Pablo Picasso’s (1881-1973) Femme Assise Prés D’une Fenêtre (1932) sold for nearly $45 million at Sotheby’s Impressionist & Modern evening sale on Tuesday, February 5, 2013 in London. The coveted portrait of Picasso’s lover and muse, Marie-Therese Walter, came from a private collection and was last seen on the market in 1997 when it sold for $7.5 million. The portrait was guaranteed to sell due to a third-party “irrevocable bid” and while the buyer remains anonymous, some believe it was the guarantor, represented by Patti Wong, the chairman of Sotheby’s Asia.

The auction, which totaled $190 million, also included a separately catalogued section of 21 Surrealist works. All but three works sold, adding $26 million to the overall sale. Highlights from this section included Joan Miro’s (1893-1983) Femme revant de l’evasion (1945), which sold for $13 million and also carried a third-party guarantee.

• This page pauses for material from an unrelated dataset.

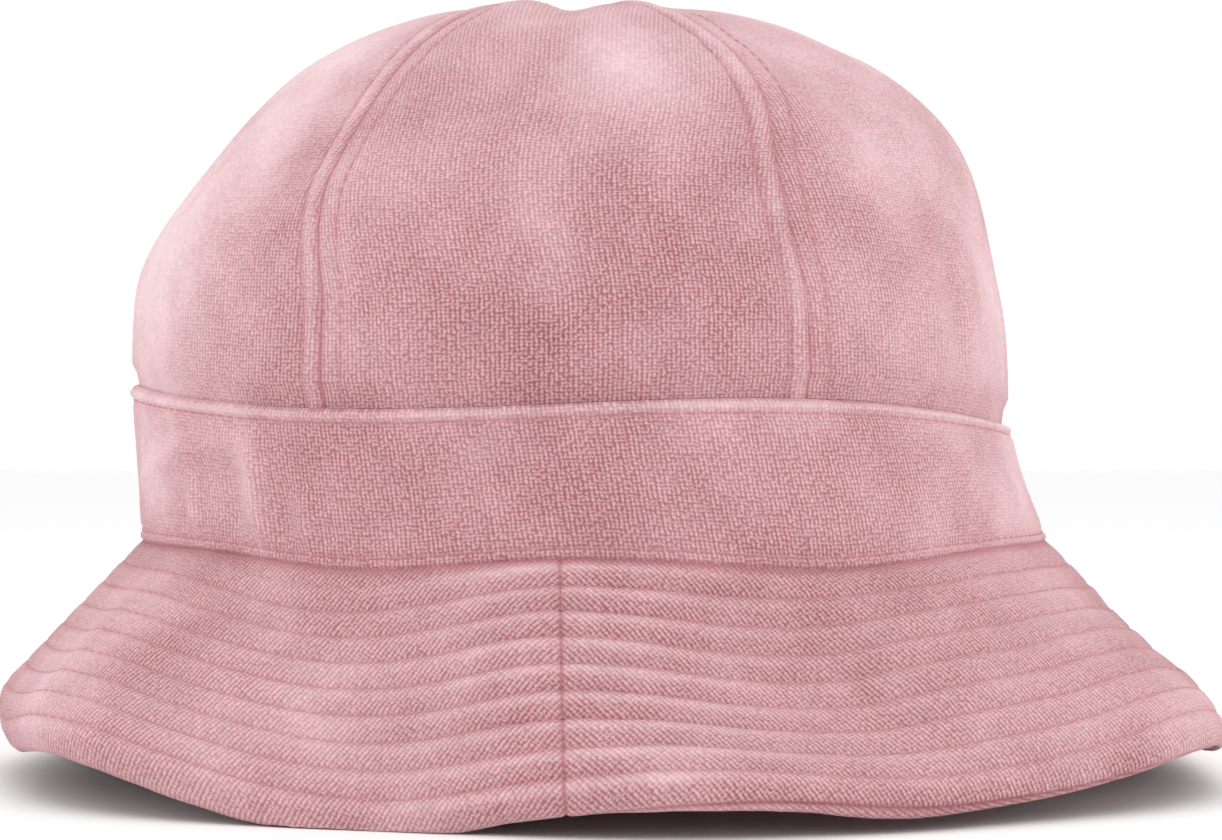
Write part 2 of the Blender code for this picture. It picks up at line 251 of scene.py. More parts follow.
def brim_slope(angle, along):
    """Slope of the brim below the horizontal, in radians, at a distance from the band."""
    droop = waves(angle, EDGE_DROOP, EDGE_DROOP_WAVES)
    start = waves(angle, EDGE_DROOP_START, EDGE_DROOP_START_WAVES)
    bend = waves(angle, 0, BRIM_BENDS) * np.cos(math.pi * along / BRIM_WIDTH)
    slope = waves(angle, BRIM_SLOPE, BRIM_WAVES) + bend + droop * ease(along / BRIM_WIDTH, start, 1)
    return np.radians(slope)


def brim_profile(angle, along):
    """How far out and down the brim has run at a distance from the band, and its slope there."""
    run = drop = 0
    for step in range(PROFILE_STEPS):
        slope = brim_slope(angle, along * (step + 0.5) / PROFILE_STEPS)
        run = run + np.cos(slope) * along / PROFILE_STEPS
        drop = drop + np.sin(slope) * along / PROFILE_STEPS
    return run, drop, brim_slope(angle, along)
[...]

Another considerable sale of the night was a series of three drawings by Egon Schiele (1890-1918), which brought $22 million. The works were put on sale by Vienna’s Leopold Museum. Another Schiele work, a pencil, gouache, and watercolor piece completed in 1915, sold to Wong on behalf a client for $13 million.

The sale was Sotheby’s second highest for an Impressionist sale in London.